TASK DESCRIPTION: Return the listing word for word, as given.

DATASET EXCERPT:
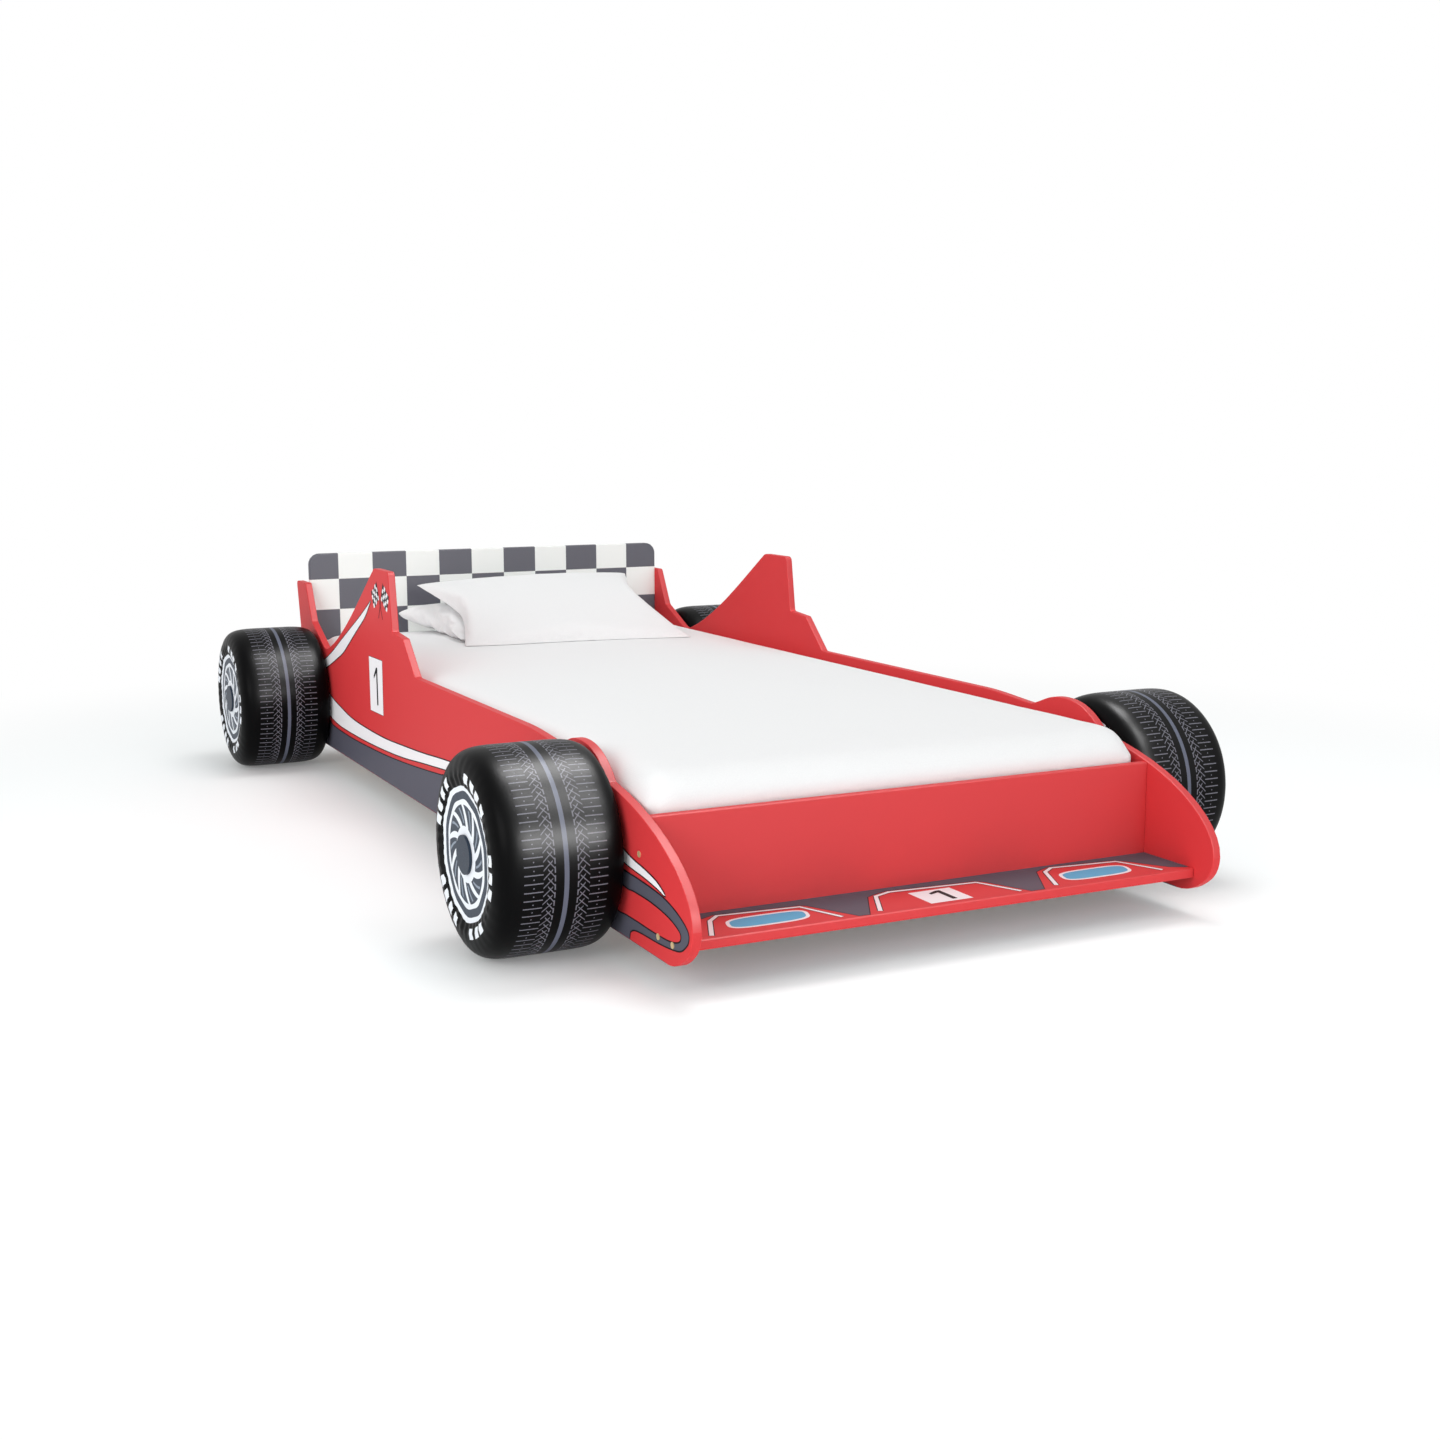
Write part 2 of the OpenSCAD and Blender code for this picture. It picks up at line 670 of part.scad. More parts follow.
// A closed skin over rings of equal length, the lowest first, capped by the points low and high
module skin(rings, low, high) {
    n = len(rings[0]);
    last = len(rings) - 1;
    points = concat([low], [for (r = rings) each r], [high]);
    side = [for (k = [0 : last - 1], i = [0 : n - 1]) let (
        a = 1 + k * n + i, b = 1 + k * n + (i + 1) % n, c = a + n, d = b + n)
        each [[a, c, b], [b, c, d]]];
    floor_fan = [for (i = [0 : n - 1]) [0, 1 + i, 1 + (i + 1) % n]];
    top_fan = [for (i = [0 : n - 1]) let (a = 1 + last * n) [a + i, len(points) - 1, a + (i + 1) % n]];
    polyhedron(points, concat(side, floor_fan, top_fan), convexity = 4);
}

// Mattress: rounded edges, side borders that swell a little and a crowned top
module mattress() {
    half = [mattress_w / 2, mattress_l / 2];
    r = mattress_corner_r;
    edge = mattress_edge_r;
    low = [for (a = [0 : 30 : 90]) [edge * (1 - sin(a)), edge * (1 - cos(a))]];
    swell = [[-mattress_bulge, mattress_h / 2]];
    high = [for (a = [90 : -30 : 0]) [edge * (1 - sin(a)), mattress_h - edge * (1 - cos(a))]];
    border = [for (p = concat(low, swell, high)) ring(half - [p.x, p.x], r, 0, p.y)];
    flat_half = half - [edge, edge];
    crown = [for (share = [0.8, 0.55, 0.3])
        ring(flat_half * share, r * share, 0, mattress_h + mattress_crown * (1 - share * share))];
    color("white") placed() translate([0, mattress_y, deck_z])
        skin(concat(border, crown), [0, 0, 0], [0, 0, mattress_h + mattress_crown]);
}

// The plane of the front pillow's underside: its height above the point at, in the bed's own frame
function press_plane(at) = let (
    n = [sin(front_pillow_tilt) * sin(front_pillow_turn), -sin(front_pillow_tilt) * cos(front_pillow_turn),
         cos(front_pillow_tilt)],
    d = at - front_pillow_place)
    front_pillow_z - (front_pillow_under + seat + n.x * d.x + n.y * d.y) / n.z;

// The points of a ring pressed down evenly, so that a column as high as top stays below the plane
function pressed(points, under, top) = [
    for (p = points) let (
        c = cos(back_pillow_turn),
        s = sin(back_pillow_turn),
        at = back_pillow_place + [c * p.x - s * p.y, s * p.x + c * p.y],
        room = max(press_plane(at) - rest_z - seat, pressed_min),
        k = min(1, room / (under + top)))
    [p.x, p.y, (p.z + under) * k - under]];

// A pillow round its seam: sides drawn in between pointed corners, its two faces as full as said
module pillow(top, under, press = false) {
    half = [pillow_l / 2, pillow_w / 2];
    function form(share, full) = pow(1 - pow(share, full[0]), full[1]);
    function pad_ring(share, z) = let (
        soften = half.y * share * (1 - share * share),
        points = ring(half * share, pillow_corner_r * share + soften, pillow_draw * pow(share, 3), z))
        press ? pressed(points, under, top * form(share, plump)) : points;
    low = [for (share = pad_shares) pad_ring(share, -under * form(share, squashed))];
    high = [for (i = [len(pad_shares) - 2 : -1 : 0])
        pad_ring(pad_shares[i], top * form(pad_shares[i], plump))];
    peak = press ? pressed([[0, 0, top]], under, top)[0] : [0, 0, top];
    skin(concat(low, high), [0, 0, -under], peak);
}

// Height of the crowned mattress top where the lower pillow touches it
touch_share = (back_pillow_place.y - back_pillow_touch_share * pillow_w - mattress_y)
    / (mattress_l / 2 - mattress_edge_r);
rest_z = deck_z + mattress_h + mattress_crown * (1 - touch_share * touch_share);
front_pillow_z = rest_z + front_pillow_lift + sin(front_pillow_tilt) * pillow_w / 2;

module pillow_back() {
    color("white") placed()
        translate([back_pillow_place.x, back_pillow_place.y, rest_z + seat + back_pillow_under])
            rotate([0, 0, back_pillow_turn]) pillow(back_pillow_top, back_pillow_under, press = true);
}

module pillow_front() {
    color("white") placed() translate([front_pillow_place.x, front_pillow_place.y, front_pillow_z])
        rotate([0, 0, front_pillow_turn]) rotate([front_pillow_tilt, 0, 0])
            pillow(front_pillow_top, front_pillow_under);
}

side_panel(LEFT);  // side_panel_left
side_panel(RIGHT);  // side_panel_right
front_board();
nose_shelf();
headboard();
side_rail(LEFT);  // side_rail_left
side_rail(RIGHT);  // side_rail_right
bearer(bearer_front_y);  // bearer_front
bearer(bearer_middle_y);  // bearer_middle
bearer(bearer_rear_y);  // bearer_rear
leg(bearer_front_y, LEFT);  // leg_front_left
leg(bearer_front_y, RIGHT);  // leg_front_right
leg(bearer_middle_y, LEFT);  // leg_middle_left
leg(bearer_middle_y, RIGHT);  // leg_middle_right
leg(bearer_rear_y, LEFT);  // leg_rear_left
leg(bearer_rear_y, RIGHT);  // leg_rear_right
leg_bolts();
foot_glides();
bearer_brackets();
for (i = [1 : slat_count])
    slat(i);
slat_strap(LEFT);  // slat_strap_left
slat_strap(RIGHT);  // slat_strap_right
for (place = [0, 1], side = [LEFT, RIGHT]) {
    corner = str(place == 0 ? "front_" : "rear_", side == LEFT ? "left" : "right");
    wheel(place, side);
    valve(place, side);
    wheel_peg(place, side);
    hub_cap(place, side);
}
peg_bolts();
board_bolts();
cross_dowel_nuts();
rail_screws();
mattress();
pillow_front();
pillow_back();
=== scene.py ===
import math
import bpy
import bmesh
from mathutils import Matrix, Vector, noise


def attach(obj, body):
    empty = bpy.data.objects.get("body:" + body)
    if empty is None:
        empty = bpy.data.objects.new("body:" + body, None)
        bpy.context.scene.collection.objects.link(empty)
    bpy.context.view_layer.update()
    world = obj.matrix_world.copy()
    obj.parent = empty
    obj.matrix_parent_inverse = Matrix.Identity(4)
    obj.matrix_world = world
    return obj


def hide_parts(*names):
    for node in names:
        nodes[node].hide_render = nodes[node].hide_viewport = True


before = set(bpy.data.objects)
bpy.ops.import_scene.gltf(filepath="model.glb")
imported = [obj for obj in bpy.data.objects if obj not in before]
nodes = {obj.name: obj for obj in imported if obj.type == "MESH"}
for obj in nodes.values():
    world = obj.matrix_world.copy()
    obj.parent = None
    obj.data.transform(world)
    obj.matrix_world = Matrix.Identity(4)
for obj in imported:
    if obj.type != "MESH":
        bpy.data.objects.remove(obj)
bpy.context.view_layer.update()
mm = 0.001


print("frame loaded,", len(nodes), "nodes")

# What lines up with the boards: all in millimetres, y counted from the front board's outer face
bed = {
    "originY": 967.87,
    "panelOut": 488.5,
    "shelfTop": 85,
    "axleYs": {"front": 196, "rear": 1942},
    "axleZ": 168.5,
    "wheelX": 596.5,
    "footLine": [[-118, 42], [700, 49], [2080, 52]],
}


def linear(hexColour):
    # sRGB hex to the linear numbers that the shader wants
    rgb = [int(hexColour[i:i + 2], 16) / 255 for i in (1, 3, 5)]
    return tuple(c / 12.92 if c <= 0.04045 else ((c + 0.055) / 1.055) ** 2.4
                 for c in rgb) + (1.0,)


def addNode(tree, kind, inputs=None, **settings):
    # an input is a value, a socket, or a node whose first output it takes
    node = tree.nodes.new("ShaderNode" + kind)
    for name, value in settings.items():
        setattr(node, name, value)
    for socket, value in (inputs or {}).items():
        if isinstance(value, bpy.types.Node):
            value = value.outputs[0]
        if isinstance(value, bpy.types.NodeSocket):
            tree.links.new(value, node.inputs[socket])
        else:
            node.inputs[socket].default_value = value
    return node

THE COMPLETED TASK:
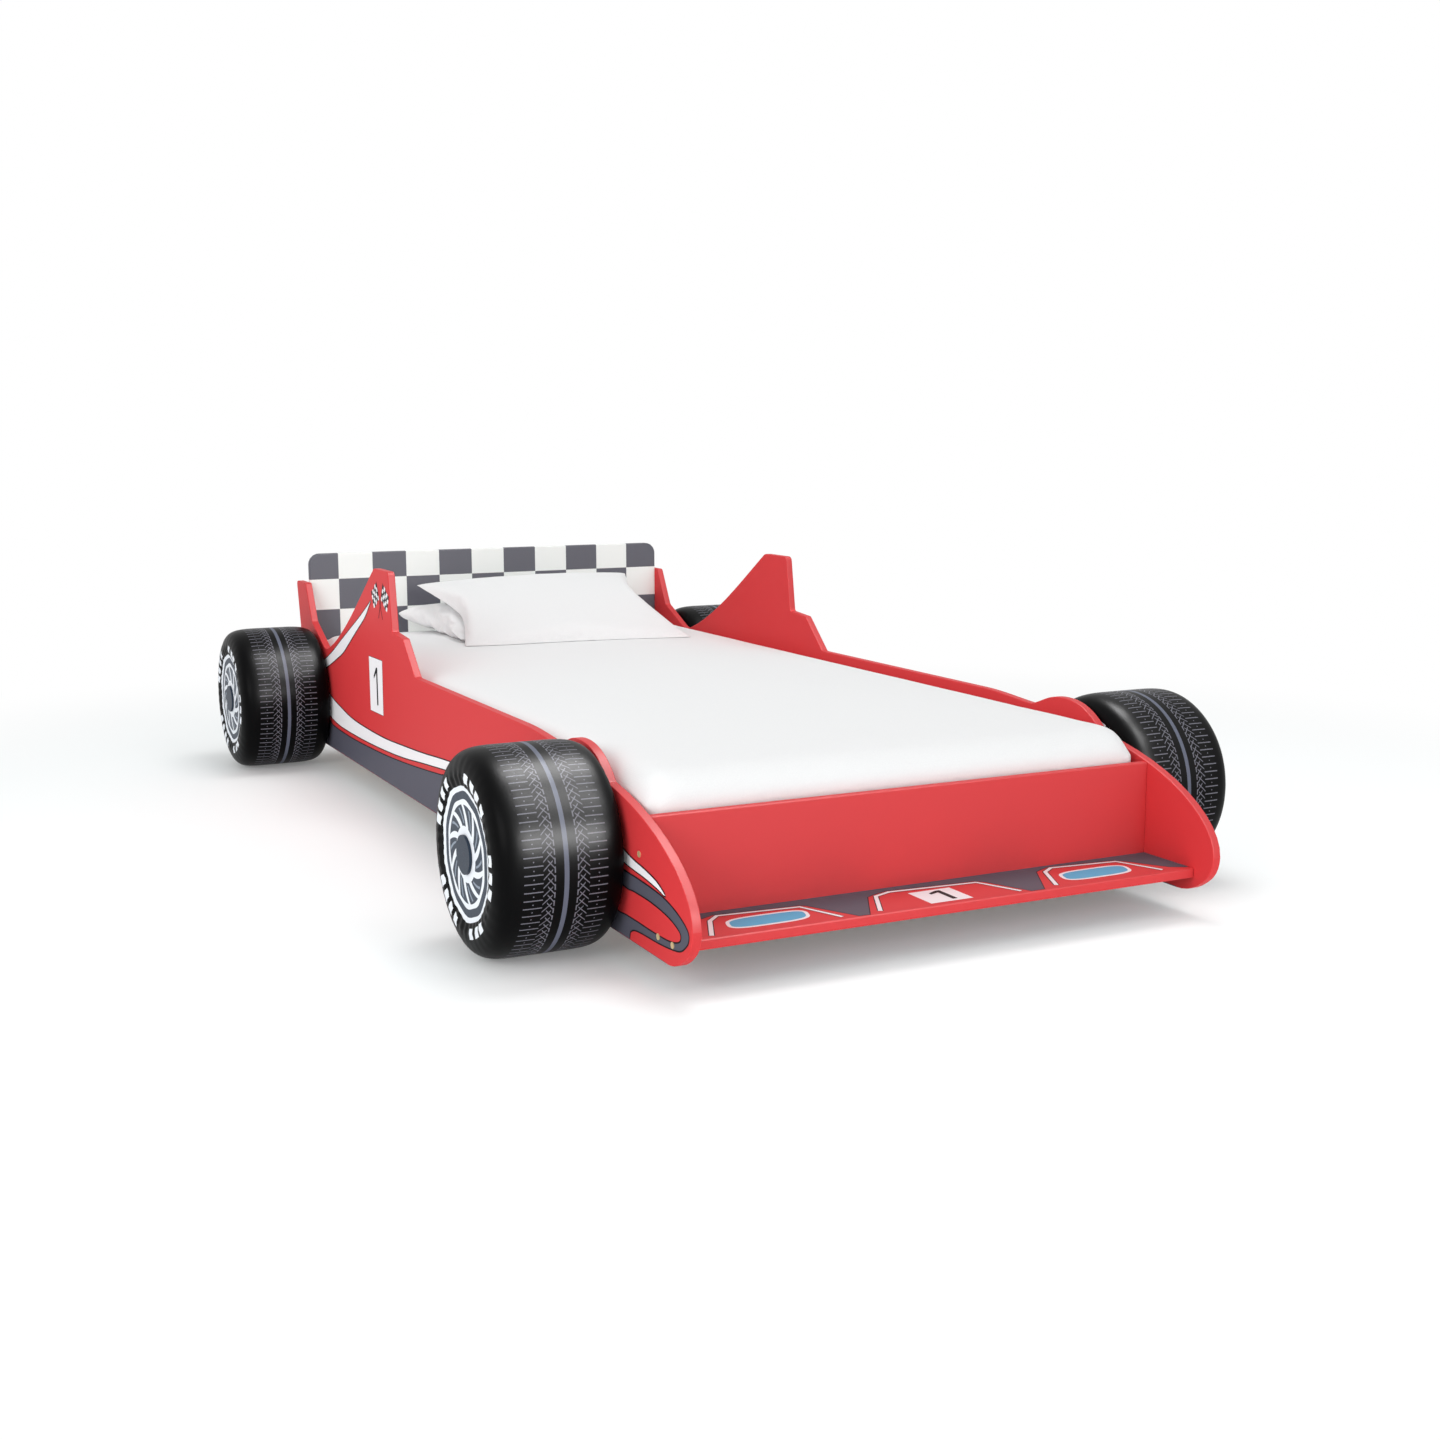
Write part 2 of the OpenSCAD and Blender code for this picture. It picks up at line 670 of part.scad. More parts follow.
// A closed skin over rings of equal length, the lowest first, capped by the points low and high
module skin(rings, low, high) {
    n = len(rings[0]);
    last = len(rings) - 1;
    points = concat([low], [for (r = rings) each r], [high]);
    side = [for (k = [0 : last - 1], i = [0 : n - 1]) let (
        a = 1 + k * n + i, b = 1 + k * n + (i + 1) % n, c = a + n, d = b + n)
        each [[a, c, b], [b, c, d]]];
    floor_fan = [for (i = [0 : n - 1]) [0, 1 + i, 1 + (i + 1) % n]];
    top_fan = [for (i = [0 : n - 1]) let (a = 1 + last * n) [a + i, len(points) - 1, a + (i + 1) % n]];
    polyhedron(points, concat(side, floor_fan, top_fan), convexity = 4);
}

// Mattress: rounded edges, side borders that swell a little and a crowned top
module mattress() {
    half = [mattress_w / 2, mattress_l / 2];
    r = mattress_corner_r;
    edge = mattress_edge_r;
    low = [for (a = [0 : 30 : 90]) [edge * (1 - sin(a)), edge * (1 - cos(a))]];
    swell = [[-mattress_bulge, mattress_h / 2]];
    high = [for (a = [90 : -30 : 0]) [edge * (1 - sin(a)), mattress_h - edge * (1 - cos(a))]];
    border = [for (p = concat(low, swell, high)) ring(half - [p.x, p.x], r, 0, p.y)];
    flat_half = half - [edge, edge];
    crown = [for (share = [0.8, 0.55, 0.3])
        ring(flat_half * share, r * share, 0, mattress_h + mattress_crown * (1 - share * share))];
    color("white") placed() translate([0, mattress_y, deck_z])
        skin(concat(border, crown), [0, 0, 0], [0, 0, mattress_h + mattress_crown]);
}

// The plane of the front pillow's underside: its height above the point at, in the bed's own frame
function press_plane(at) = let (
    n = [sin(front_pillow_tilt) * sin(front_pillow_turn), -sin(front_pillow_tilt) * cos(front_pillow_turn),
         cos(front_pillow_tilt)],
    d = at - front_pillow_place)
    front_pillow_z - (front_pillow_under + seat + n.x * d.x + n.y * d.y) / n.z;

// The points of a ring pressed down evenly, so that a column as high as top stays below the plane
function pressed(points, under, top) = [
    for (p = points) let (
        c = cos(back_pillow_turn),
        s = sin(back_pillow_turn),
        at = back_pillow_place + [c * p.x - s * p.y, s * p.x + c * p.y],
        room = max(press_plane(at) - rest_z - seat, pressed_min),
        k = min(1, room / (under + top)))
    [p.x, p.y, (p.z + under) * k - under]];

// A pillow round its seam: sides drawn in between pointed corners, its two faces as full as said
module pillow(top, under, press = false) {
    half = [pillow_l / 2, pillow_w / 2];
    function form(share, full) = pow(1 - pow(share, full[0]), full[1]);
    function pad_ring(share, z) = let (
        soften = half.y * share * (1 - share * share),
        points = ring(half * share, pillow_corner_r * share + soften, pillow_draw * pow(share, 3), z))
        press ? pressed(points, under, top * form(share, plump)) : points;
    low = [for (share = pad_shares) pad_ring(share, -under * form(share, squashed))];
    high = [for (i = [len(pad_shares) - 2 : -1 : 0])
        pad_ring(pad_shares[i], top * form(pad_shares[i], plump))];
    peak = press ? pressed([[0, 0, top]], under, top)[0] : [0, 0, top];
    skin(concat(low, high), [0, 0, -under], peak);
}

// Height of the crowned mattress top where the lower pillow touches it
touch_share = (back_pillow_place.y - back_pillow_touch_share * pillow_w - mattress_y)
    / (mattress_l / 2 - mattress_edge_r);
rest_z = deck_z + mattress_h + mattress_crown * (1 - touch_share * touch_share);
front_pillow_z = rest_z + front_pillow_lift + sin(front_pillow_tilt) * pillow_w / 2;

module pillow_back() {
    color("white") placed()
        translate([back_pillow_place.x, back_pillow_place.y, rest_z + seat + back_pillow_under])
            rotate([0, 0, back_pillow_turn]) pillow(back_pillow_top, back_pillow_under, press = true);
}

module pillow_front() {
    color("white") placed() translate([front_pillow_place.x, front_pillow_place.y, front_pillow_z])
        rotate([0, 0, front_pillow_turn]) rotate([front_pillow_tilt, 0, 0])
            pillow(front_pillow_top, front_pillow_under);
}

side_panel(LEFT);  // side_panel_left
side_panel(RIGHT);  // side_panel_right
front_board();
nose_shelf();
headboard();
side_rail(LEFT);  // side_rail_left
side_rail(RIGHT);  // side_rail_right
bearer(bearer_front_y);  // bearer_front
bearer(bearer_middle_y);  // bearer_middle
bearer(bearer_rear_y);  // bearer_rear
leg(bearer_front_y, LEFT);  // leg_front_left
leg(bearer_front_y, RIGHT);  // leg_front_right
leg(bearer_middle_y, LEFT);  // leg_middle_left
leg(bearer_middle_y, RIGHT);  // leg_middle_right
leg(bearer_rear_y, LEFT);  // leg_rear_left
leg(bearer_rear_y, RIGHT);  // leg_rear_right
leg_bolts();
foot_glides();
bearer_brackets();
for (i = [1 : slat_count])
    slat(i);
slat_strap(LEFT);  // slat_strap_left
slat_strap(RIGHT);  // slat_strap_right
for (place = [0, 1], side = [LEFT, RIGHT]) {
    corner = str(place == 0 ? "front_" : "rear_", side == LEFT ? "left" : "right");
    wheel(place, side);
    valve(place, side);
    wheel_peg(place, side);
    hub_cap(place, side);
}
peg_bolts();
board_bolts();
cross_dowel_nuts();
rail_screws();
mattress();
pillow_front();
pillow_back();
=== scene.py ===
import math
import bpy
import bmesh
from mathutils import Matrix, Vector, noise


def attach(obj, body):
    empty = bpy.data.objects.get("body:" + body)
    if empty is None:
        empty = bpy.data.objects.new("body:" + body, None)
        bpy.context.scene.collection.objects.link(empty)
    bpy.context.view_layer.update()
    world = obj.matrix_world.copy()
    obj.parent = empty
    obj.matrix_parent_inverse = Matrix.Identity(4)
    obj.matrix_world = world
    return obj


def hide_parts(*names):
    for node in names:
        nodes[node].hide_render = nodes[node].hide_viewport = True


before = set(bpy.data.objects)
bpy.ops.import_scene.gltf(filepath="model.glb")
imported = [obj for obj in bpy.data.objects if obj not in before]
nodes = {obj.name: obj for obj in imported if obj.type == "MESH"}
for obj in nodes.values():
    world = obj.matrix_world.copy()
    obj.parent = None
    obj.data.transform(world)
    obj.matrix_world = Matrix.Identity(4)
for obj in imported:
    if obj.type != "MESH":
        bpy.data.objects.remove(obj)
bpy.context.view_layer.update()
mm = 0.001


print("frame loaded,", len(nodes), "nodes")

# What lines up with the boards: all in millimetres, y counted from the front board's outer face
bed = {
    "originY": 967.87,
    "panelOut": 488.5,
    "shelfTop": 85,
    "axleYs": {"front": 196, "rear": 1942},
    "axleZ": 168.5,
    "wheelX": 596.5,
    "footLine": [[-118, 42], [700, 49], [2080, 52]],
}


def linear(hexColour):
    # sRGB hex to the linear numbers that the shader wants
    rgb = [int(hexColour[i:i + 2], 16) / 255 for i in (1, 3, 5)]
    return tuple(c / 12.92 if c <= 0.04045 else ((c + 0.055) / 1.055) ** 2.4
                 for c in rgb) + (1.0,)


def addNode(tree, kind, inputs=None, **settings):
    # an input is a value, a socket, or a node whose first output it takes
    node = tree.nodes.new("ShaderNode" + kind)
    for name, value in settings.items():
        setattr(node, name, value)
    for socket, value in (inputs or {}).items():
        if isinstance(value, bpy.types.Node):
            value = value.outputs[0]
        if isinstance(value, bpy.types.NodeSocket):
            tree.links.new(value, node.inputs[socket])
        else:
            node.inputs[socket].default_value = value
    return node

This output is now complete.